Species of gastropod

Doto urak is a species of small nudibranch sea slug in the family Dotidae.

==Distribution==
Doto urak was first described from the San Pedro Harbor in Los Angeles, California. It has since been observed as far south as San Diego and as far north as Eureka, California.

==Description==
Doto urak has a translucent white body that is 4-7 mm in length. It has distinctive pink digestive glands that protrude from the stomach and into the 4-7 pairs of dorsal projections called cerata. The cerata are each covered in white, egg-shaped tubercles. Unlike in the related D. amyra, the tubercles of D. urak have opaque white glands on their surfaces. Other distinguishing features of D. urak include longer rhinophores with flared sheaths, as well as darker digestive glands.

==Ecology==
Like other members of its genus, D. urak feeds on hydroids.
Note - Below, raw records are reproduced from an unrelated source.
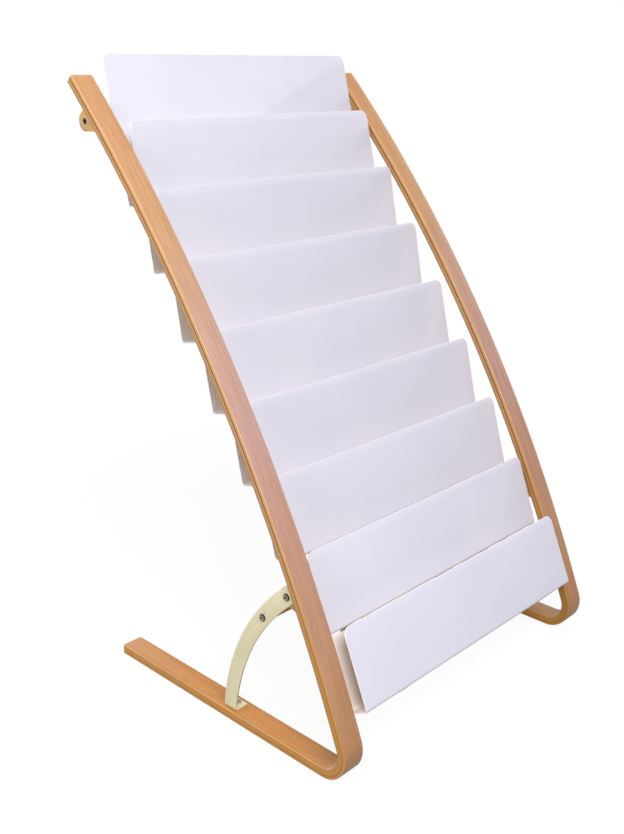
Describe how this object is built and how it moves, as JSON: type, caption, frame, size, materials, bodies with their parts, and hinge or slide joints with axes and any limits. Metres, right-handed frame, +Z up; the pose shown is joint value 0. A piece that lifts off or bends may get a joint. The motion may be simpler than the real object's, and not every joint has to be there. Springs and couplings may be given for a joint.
{
  "type": "periodical display rack",
  "caption": "Free-standing periodical display rack: two bent laminated wood side frames carry stepped sheet-steel trays, braced behind by curved flat-steel struts.",
  "frame": {"origin": "middle of the rack's footprint box, on the floor", "axes": "+Z up, the trays face -Y, +X to the right when looking along +Y"},
  "size_m": [0.91, 0.8343, 1.4293],
  "materials": {
    "laminated_beech": "clear satin lacquer on bent beech laminate",
    "solid_beech": "clear satin lacquer on solid beech",
    "white_lacquer": "fine satin off-white powder coat",
    "cream_lacquer": "satin cream powder coat",
    "zinc_steel": "zinc plated",
    "blackened_steel": "black oxide"
  },
  "bodies": {
    "root": {"left_side_frame": "laminated_beech", "left_upper_lug": "solid_beech", "left_lower_lug": "solid_beech", "left_brace": "cream_lacquer", "left_tray_carrier": "cream_lacquer", "left_carrier_tabs": "cream_lacquer", "right_side_frame": "laminated_beech", "right_upper_lug": "solid_beech", "right_lower_lug": "solid_beech", "right_brace": "cream_lacquer", "right_tray_carrier": "cream_lacquer", "right_carrier_tabs": "cream_lacquer", "upper_cross_tube": "cream_lacquer", "lower_cross_rail": "solid_beech", "tray_1": "white_lacquer", "tray_2": "white_lacquer", "tray_3": "white_lacquer", "tray_4": "white_lacquer", "tray_5": "white_lacquer", "tray_6": "white_lacquer", "tray_7": "white_lacquer", "tray_8": "white_lacquer", "upper_lug_bolts": "blackened_steel", "upper_lug_bushes": "zinc_steel", "tube_end_inserts": "zinc_steel", "lower_lug_screws": "blackened_steel", "cross_rail_screws": "blackened_steel", "brace_foot_screws": "zinc_steel", "carrier_rail_screws": "zinc_steel"}
  },
  "joints": []
}
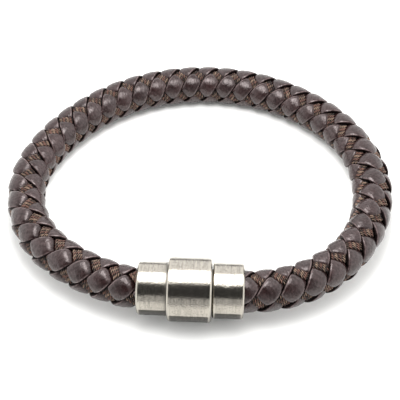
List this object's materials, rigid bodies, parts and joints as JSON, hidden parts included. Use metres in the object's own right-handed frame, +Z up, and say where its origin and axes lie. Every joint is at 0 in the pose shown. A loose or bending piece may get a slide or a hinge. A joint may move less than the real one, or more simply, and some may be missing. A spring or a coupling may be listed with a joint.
{
  "type": "braided leather bracelet",
  "caption": "Round braided leather bracelet, strips crossed by flat bundles of thread, closed by a stepped metal clasp, lying on its side.",
  "frame": {"origin": "on the table, under the middle of the box round the bracelet as it lies", "axes": "+X along the clasp, towards its right cap, +Y from the clasp towards the back of the loop, +Z up from the table"},
  "size_m": [0.0799, 0.0669, 0.0124],
  "materials": {
    "clasp_metal": "antique silver plate, finely brushed, worn bright on the rims and dark in the corners",
    "magnet": "plain nickel-plated magnet",
    "leather": "dark purple-brown dyed leather, smooth and half glossy",
    "thread": "brown waxed two-ply thread in flat bundles"
  },
  "bodies": {
    "root": {"clasp_socket": "clasp_metal", "clasp_plug": "clasp_metal", "clasp_magnet": "magnet", "leather_strip_1": "leather", "leather_strip_2": "leather", "leather_strip_3": "leather", "leather_strip_4": "leather", "thread_bundle_1": "thread", "thread_bundle_2": "thread", "thread_bundle_3": "thread", "thread_bundle_4": "thread"}
  },
  "joints": []
}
Unlike related species of Doto, the juvenile D. urak can feed themselves immediately after hatching from their larval stage.

==Biology==
Like most sea slugs, D. urak is a simultaneous hemaphrodite. However, it has a reproductive system that is distinct from other Doto. Its female and male reproductive tracts are connected. The planktotrophic larvae are also distinct from the lecithotrophic larvae of other Doto.

==Etymology==
The specific epithet urak comes from the southern Ohlone word meaning salmon, in reference to the distinctive salmon pink or orange color on the organism's cerata. It was described and named in 2025 by Terry Gosliner, who has helped describe and name over 450 species of sea slugs, or nearly a quarter of all sea slugs species on Earth.